Não ficou feliz com a saída do grupo e encarava profundamente David Gilmour, seu amigo de adolescência e substituto na banda, quando o encontrava. Gilmour sentiu o peso e foi o principal incentivador da retomada da carreira musical de Barrett, que resume-se aos dois discos impressionistas lançados em 1970, The Madcap Laughs e Barrett. No mesmo ano, fez duas aparições: em fevereiro tocou cinco faixas no programa “Top Gear” da BBC (apresentado por John Peel) e em junho tocou quatro músicas no Music Fashion Festival, em Londres, ao lado de David no baixo e Jerry Shirley, do Humble Pie, na bateria. No ano seguinte, gravou três músicas para outro programa da BBC e em 1972 fez três apresentações ao lado de uma banda nova, chamada Stars (com Jack Monck no baixo e o baterista Twink, ex-Pink Fairies), de quem não existem registros gravados.
Em paralelo a isso, veio mudando de casa em casa, sempre morando com conhecidos que o tratavam como louco ou guru – às vezes, ao mesmo tempo. Há relatos de Barrett trancando namoradas no quarto por dias ou sendo isolado em bad trips intermináveis, mas os fatos se fundem às lendas e pouco se tem certeza sobre este período da vida de Syd. Além do excesso de drogas, que ele tomava sem discriminação, outros aspectos foram decisivos para a queda de Syd – como a morte do pai quando ainda era criança e casos de esquizofrenia na família. Mas a saída do Floyd (decidida dentro de uma van poucas horas antes de buscá-lo para um show em 1968, nenhum dos remanescentes lembra de quem foi a idéia de não buscá-lo) também pesou para seu estado.
Tanto que a sombra de Syd se arrastou por toda a carreira da banda, em discos como Dark Side of the Moon e Wish You Were Here – e durante as gravações deste disco, Syd visitou o grupo pela última vez, em 1975. Ficou no estúdio por um bom tempo sem ser reconhecido – e há uma imagem desta visita na autobiografia de Nick Mason, Inside Out, sobre a legenda “Syd Barrett: 5 de junho de 1975”. Rick Wright, num documentário para o canal VH1 lembra do antigo líder com tristeza: “Ele estava com a cabeça toda raspada, sobrancelhas inclusive, e ficava pulando, escovando os dentes, era terrível. Roger chorou, todos nós choramos”.

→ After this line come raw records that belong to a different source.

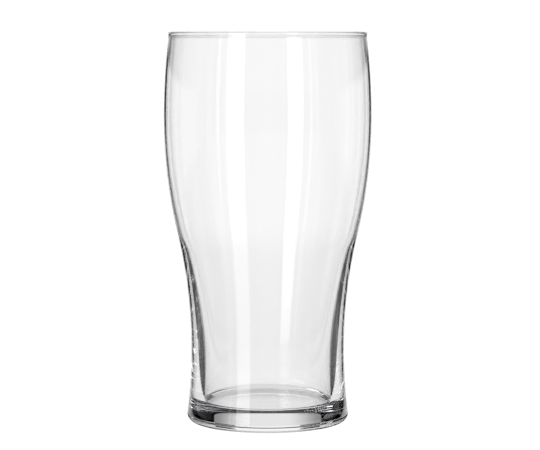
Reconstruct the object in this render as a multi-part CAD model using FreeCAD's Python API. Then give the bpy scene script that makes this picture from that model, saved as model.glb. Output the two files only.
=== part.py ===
import FreeCAD, Part
import math
import os

# Pint glass: one piece of pressed and blown glass, revolved about the Z axis.
# Millimetres. It stands on Z = 0 with its axis on Z and its mouth upwards.
HEIGHT = 160.0

# Outer skin: belly near the top, drawn in to a waist above the foot.
BELLY_RADIUS = 42.6
BELLY_HEIGHT = 125.0
UPPER_ARC = 270.0
SHOULDER_ARC = 206.0
WAIST_RADIUS = 31.5
WAIST_HEIGHT = 29.8
HEEL_RADIUS = 3.2

# Inner skin: it follows the outer one, and the wall thickens towards the base.
CAVITY_BELLY_RADIUS = 41.4
CAVITY_BELLY_HEIGHT = 125.6
CAVITY_UPPER_ARC = 262.0
CAVITY_SHOULDER_ARC = 194.0
CAVITY_WAIST_RADIUS = 26.2
CAVITY_WAIST_HEIGHT = 17.0

# Floor of the cavity: all but flat, with a small rounded corner under the wall.
FLOOR_HEIGHT = 8.2
FLOOR_ARC = 4000.0
CORNER_RADIUS = 1.6

# Fire-polished rim: a round bead a little thicker than the wall it closes.
BEAD_RADIUS = 0.85
RIM_RADIUS = 40.75
BEAD_FILLET = 1.0

# Underside: a flat bearing ring that blends into a very shallow push-up.
RING_INNER_RADIUS = 27.0
RING_BLEND = 30.0
PUSH_UP = 0.15


class Circle:
    """A circle in the half profile, which one arc of the outline follows."""

    def __init__(self, r, z, radius):
        self.centre = point(r, z)
        self.radius = radius


def point(r, z):
    """Place a point of the half profile, which lies in the XZ plane."""
    return FreeCAD.Vector(r, 0.0, z)


def tangent_point(one, other):
    """Find where two tangent circles touch, measured from the larger one."""
    large, small = sorted((one, other), key=lambda circle: -circle.radius)
    towards = (small.centre - large.centre).normalize()
    return large.centre + towards * large.radius


def arc(circle, start, end):
    """Draw the shorter arc of a circle between two points on it."""
    middle = ((start - circle.centre) + (end - circle.centre)).normalize()
    return Part.Arc(start, circle.centre + middle * circle.radius, end).toShape()


def tangent_chain(start, circles, end):
    """Draw arcs along each circle in turn, smooth where one gives way to the next."""
    touches = [tangent_point(one, other) for one, other in zip(circles, circles[1:])]
    stops = [start] + touches + [end]
    return [arc(*leg) for leg in zip(circles, stops, stops[1:])]


def nestled(radius, one, reach_one, other, reach_other, side):
    """Place a circle at a set distance from the centres of two others.

    side is 1.0 or -1.0 and picks the place to the left or right of the line
    from the first centre to the second.
    """
    span = other.centre - one.centre
    along = (reach_one**2 - reach_other**2 + span.Length**2) / (2.0 * span.Length)
    across = side * math.sqrt(reach_one**2 - along**2)
    unit = span / span.Length
    r = one.centre.x + unit.x * along - unit.z * across
    z = one.centre.z + unit.z * along + unit.x * across
    return Circle(r, z, radius)


def wall_circles(belly, upper_arc, shoulder_arc, waist):
    """Return the upper, shoulder and waist circles of one skin of the wall.

    The first two touch at the belly. The waist circle lies outside the glass,
    and its radius is the one that makes it tangent to the shoulder.
    """
    upper = Circle(belly.x - upper_arc, belly.z, upper_arc)
    shoulder = Circle(belly.x - shoulder_arc, belly.z, shoulder_arc)
    run = waist.x - shoulder.centre.x
    rise = waist.z - shoulder.centre.z
    waist_arc = (run**2 + rise**2 - shoulder_arc**2) / (2.0 * (shoulder_arc - run))
    return upper, shoulder, Circle(waist.x + waist_arc, waist.z, waist_arc)


def rim_bead():
    """Return the circle of the round bead that closes the rim."""
    return Circle(RIM_RADIUS - BEAD_RADIUS, HEIGHT - BEAD_RADIUS, BEAD_RADIUS)


def cavity_outline():
    """Draw the inner skin, from the middle of the floor up to the top of the rim."""
    belly = point(CAVITY_BELLY_RADIUS, CAVITY_BELLY_HEIGHT)
    lowest = point(CAVITY_WAIST_RADIUS, CAVITY_WAIST_HEIGHT)
    upper, shoulder, waist = wall_circles(belly, CAVITY_UPPER_ARC, CAVITY_SHOULDER_ARC, lowest)
    floor = Circle(0.0, FLOOR_HEIGHT + FLOOR_ARC, FLOOR_ARC)
    corner = nestled(
        CORNER_RADIUS, floor, FLOOR_ARC - CORNER_RADIUS, waist, waist.radius + CORNER_RADIUS, -1.0
    )
    bead = rim_bead()
    fillet = nestled(
        BEAD_FILLET, upper, upper.radius - BEAD_FILLET, bead, BEAD_RADIUS + BEAD_FILLET, -1.0
    )
    return tangent_chain(
        point(0.0, FLOOR_HEIGHT),
        [floor, corner, waist, shoulder, upper, fillet, bead],
        point(bead.centre.x, HEIGHT),
    )


def outer_outline():
    """Draw the outer skin, from the top of the rim down to the bearing ring."""
    belly = point(BELLY_RADIUS, BELLY_HEIGHT)
    narrowest = point(WAIST_RADIUS, WAIST_HEIGHT)
    upper, shoulder, waist = wall_circles(belly, UPPER_ARC, SHOULDER_ARC, narrowest)
    bead = rim_bead()
    fillet = nestled(
        BEAD_FILLET, upper, upper.radius + BEAD_FILLET, bead, BEAD_RADIUS + BEAD_FILLET, -1.0
    )
    reach = waist.radius + HEEL_RADIUS
    inset = math.sqrt(reach**2 - (WAIST_HEIGHT - HEEL_RADIUS)**2)
    heel = Circle(waist.centre.x - inset, HEEL_RADIUS, HEEL_RADIUS)
    return tangent_chain(
        point(bead.centre.x, HEIGHT),
        [bead, fillet, upper, shoulder, waist, heel],
        point(heel.centre.x, 0.0),
    )


def underside_outline():
    """Draw the push-up, from the inside of the bearing ring to the axis.

    The dome's radius is the one that makes it tangent to the arc that leaves the ring.
    """
    blend = Circle(RING_INNER_RADIUS, RING_BLEND, RING_BLEND)
    drop = RING_BLEND - PUSH_UP
    dome_arc = (RING_INNER_RADIUS**2 + drop**2 - RING_BLEND**2) / (2.0 * PUSH_UP)
    dome = Circle(0.0, PUSH_UP - dome_arc, dome_arc)
    return tangent_chain(
        point(RING_INNER_RADIUS, 0.0), [blend, dome], point(0.0, PUSH_UP)
    )


def tumbler():
    """Revolve the closed half profile into the glass."""
    inner = cavity_outline()
    outer = outer_outline()
    under = underside_outline()
    ring = Part.LineSegment(outer[-1].lastVertex().Point, under[0].firstVertex().Point)
    axis = Part.LineSegment(point(0.0, PUSH_UP), point(0.0, FLOOR_HEIGHT))
    edges = inner + outer + [ring.toShape()] + under + [axis.toShape()]
    face = Part.Face(Part.Wire(edges))
    return face.revolve(point(0.0, 0.0), FreeCAD.Vector(0.0, 0.0, 1.0), 360.0)


os.makedirs("parts", exist_ok=True)
tumbler().exportStep("parts/tumbler.step")
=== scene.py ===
import logging
import math
from dataclasses import dataclass, field
from enum import Enum
from typing import Sequence

import bpy
import numpy as np
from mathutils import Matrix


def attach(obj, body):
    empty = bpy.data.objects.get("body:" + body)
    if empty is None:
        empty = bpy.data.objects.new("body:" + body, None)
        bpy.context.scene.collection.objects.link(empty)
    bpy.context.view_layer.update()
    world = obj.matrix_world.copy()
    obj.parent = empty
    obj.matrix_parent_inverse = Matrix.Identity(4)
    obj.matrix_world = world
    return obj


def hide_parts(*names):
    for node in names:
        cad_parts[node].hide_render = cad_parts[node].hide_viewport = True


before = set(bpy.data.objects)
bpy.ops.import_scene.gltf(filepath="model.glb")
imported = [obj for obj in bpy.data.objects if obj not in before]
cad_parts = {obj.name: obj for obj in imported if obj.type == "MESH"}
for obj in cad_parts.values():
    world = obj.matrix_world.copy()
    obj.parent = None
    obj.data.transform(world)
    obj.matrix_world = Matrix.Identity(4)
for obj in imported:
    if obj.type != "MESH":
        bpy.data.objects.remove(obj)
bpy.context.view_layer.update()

# A clear pint glass, turned from one half profile, and the bright-field studio it
# stands in. Metres throughout, unless a name ends in _mm or _deg.

LOG = logging.getLogger("pint_glass")
MM = 0.001

# How many parts each arc of the outline has, in the order they are walked.
INSIDE_STEPS = (24, 20, 54, 48, 30, 8, 16)
OUTSIDE_STEPS = (16, 8, 30, 48, 50, 18)
RING_STEPS = 4
PUSH_UP_STEPS = (6, 22)

# Heights of the table, and of the cards that lie just over it.
TABLE_LEVEL = -0.001
UNDER_LEVEL = -0.0006
CARD_LEVEL = -0.0005

# How fine the plain cards are.
CARD_COLUMNS = 33
CARD_ROWS = 41

Point = tuple[float, float]
Vector3 = tuple[float, float, float]
Colour = tuple[float, float, float]


# ---------------------------------------------------------------- outline of the glass


@dataclass(frozen=True)
class Circle:
    """A circle in the half profile, which one arc of the outline follows.

    Args:
        r: distance of its centre from the axis.
        z: height of its centre.
        radius: its radius.
    """

    r: float
    z: float
    radius: float

    def touch(self, other: "Circle") -> Point:
        """Find where this circle and one tangent to it meet.

        Both for circles side by side and for one inside the other, the point lies
        from the larger centre towards the smaller one, at the larger radius.

        Args:
            other: the tangent circle.

        Returns:
            The shared point, as (r, z).
        """
        large, small = (self, other) if self.radius > other.radius else (other, self)
        run, rise = small.r - large.r, small.z - large.z
        scale = large.radius / math.hypot(run, rise)
        return large.r + run * scale, large.z + rise * scale

    def walk(self, start: Point, end: Point, steps: int) -> np.ndarray:
        """Step along the shorter arc between two points of the circle.

        point(t) = centre + radius * (cos a(t), sin a(t)), with the angle a going
        evenly from start's to end's. The end point itself is left to the next arc.

        Args:
            start: first point, as (r, z).
            end: last point, as (r, z).
            steps: how many equal parts the arc has.

        Returns:
            An array of steps rows of (r, z).
        """
        first = math.atan2(start[1] - self.z, start[0] - self.r)
        last = math.atan2(end[1] - self.z, end[0] - self.r)
        turn = (last - first + math.pi) % (2.0 * math.pi) - math.pi
        angle = first + turn * np.arange(steps) / steps
        return np.stack(
            [self.r + self.radius * np.cos(angle), self.z + self.radius * np.sin(angle)], axis=1
        )


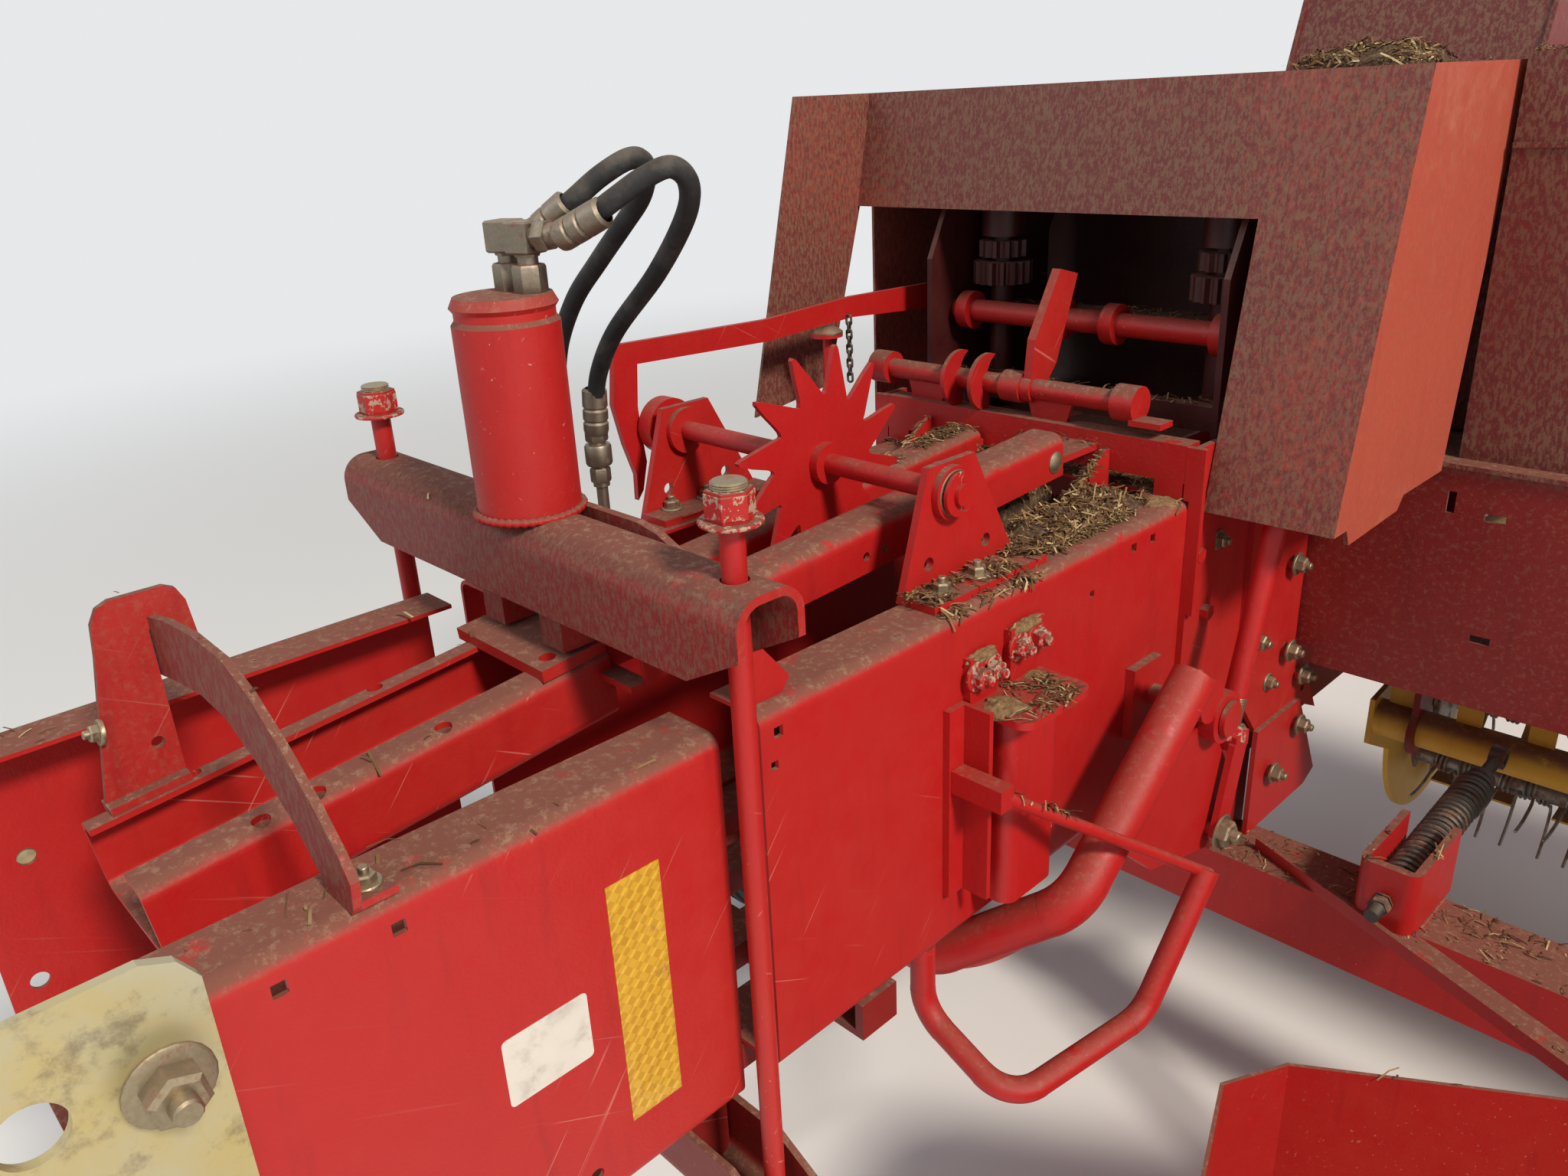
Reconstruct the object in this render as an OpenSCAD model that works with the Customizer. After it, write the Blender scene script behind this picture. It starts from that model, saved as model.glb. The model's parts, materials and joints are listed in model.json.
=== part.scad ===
/* [Bale case] */
// clear width between the two side sheets
case_w = 457; // [420:1:500]
// outer height of the side sheets
case_h = 364; // [340:1:390]
// thickness of the side sheets
sheet_t = 4; // [3:0.5:6]
// height of the top of the bale case above the ground
case_top = 1040; // [1020:1:1080]
// outer radius of the rolled edges of the side sheets
bend_r = 14; // [9:1:18]
// width of the inward flange, bend included
flange_w = 60; // [50:1:70]
// length of the rear pair of side sheets
rear_len = 442; // [430:2:470]
// slot between rear and front side sheets, where the tie rods pass
rod_slot = 43; // [36:1:50]
// length of the front pair of side sheets
front_len = 690; // [660:5:720]

/* [Density beams] */
// height of the channel that presses on the rails
beam_h = 76; // [70:1:84]
// width of that channel
beam_w = 66; // [62:1:72]
// wall of the channel
beam_t = 7; // [5:0.5:8]
// length of the channel
beam_len = 596; // [580:2:616]
// diameter of the tie rods
tie_d = 19; // [16:1:22]
// spacing of the two tie rods
tie_span = 524; // [520:1:532]
// outer diameter of the density cylinder
cyl_d = 88; // [80:1:96]
// height of the density cylinder above its beam
cyl_h = 180; // [170:2:190]

/* [Metering gear] */
// number of points of the star wheel
star_points = 12; // [10:1:14]
// tip radius of the star wheel
star_r = 122; // [112:1:128]
// thickness of the star wheel
star_t = 6; // [5:0.5:8]
// diameter of the star wheel shaft
star_shaft_d = 22; // [18:1:25]
// height of that shaft above the bale case
star_z = 96; // [92:1:102]
// width of the flat bar of the metering arm
arm_w = 28; // [24:1:32]

/* [Hood] */
// width of the twister hood
hood_w = 750; // [730:5:770]
// height of the hood above the bale case
hood_h = 455; // [440:5:470]
// thickness of the hood sheet
hood_t = 4; // [3:0.5:5]
// depth of the hood, front to back
hood_len = 285; // [280:1:300]
// how far the sides lean forward from bottom to top
hood_lean = 96; // [90:1:100]

/* [Needles] */
// diameter of the yoke tube
yoke_d = 50; // [44:1:54]
// radius from the yoke pivot to the needle circle
needle_r = 393; // [385:1:400]
// spacing of the two needles
needle_gap = 230; // [200:5:250]
// diameter of the yoke pivot pins
pivot_d = 25; // [20:1:28]

/* [Chassis] */
// side of the square axle beam
axle_side = 100; // [90:2:104]
// diameter of the left tyre
left_tyre_d = 787; // [760:1:800]
// width of the left tyre
left_tyre_w = 320; // [300:2:330]
// diameter of the right tyre
right_tyre_d = 686; // [660:1:700]
// width of the right tyre
right_tyre_w = 240; // [220:2:250]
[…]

Depois desta última aparição, o pouco que se sabia sobre a vida íntima de Syd aos poucos começa a ganhar público. Ele mudou-se para Cambridge, onde passou a morar com a mãe e esforçar-se para esquecer do seu passado, que lhe trazia más lembranças. Sua irmã, Rosemary, tentou colocá-lo em diferentes tratamentos, mas só tinha sucesso quando ele se entregava a trabalhos manuais, como fabricação de cestos, jardinagem e pintura. Constantemente visitado por fãs curiosos, passou a se chamar de Roger, seu nome de batismo, para evitar confusões com sua antiga personalidade – mas é falsa a história de que ele não sabia quem tinha sido. A irmã chegou a contar que quando ele assistiu ao documentário que leva seu nome, produzido em 2002 pela BBC, no início deste ano, ele comentou que havia gostado, apesar do barulho.
Em casa, Syd passava a maior parte do tempo pintando e cuidando de tarefas domésticas – além de ajudar com a mãe antes que ela falecesse, em 1991. Desde então morava só, mas sempre era visitado pela irmã, que, após sua morte, confessou ao biógrafo de Barrett, Tim Willis, ter exagerado na proteção ao irmão, evitando até que antigos conhecidos se aproximassem. Pintava ouvindo música erudita e jazz em um velho aparelho de som sem rádio e a única música pop que ouvia era os primeiros discos dos Rolling Stones. Escreveu um livro sobre a história da pintura que a irmã não pretende lançar – ao menos por enquanto. Ou seja, Syd se foi – como sempre tinha ido. Mas ele sempre volta.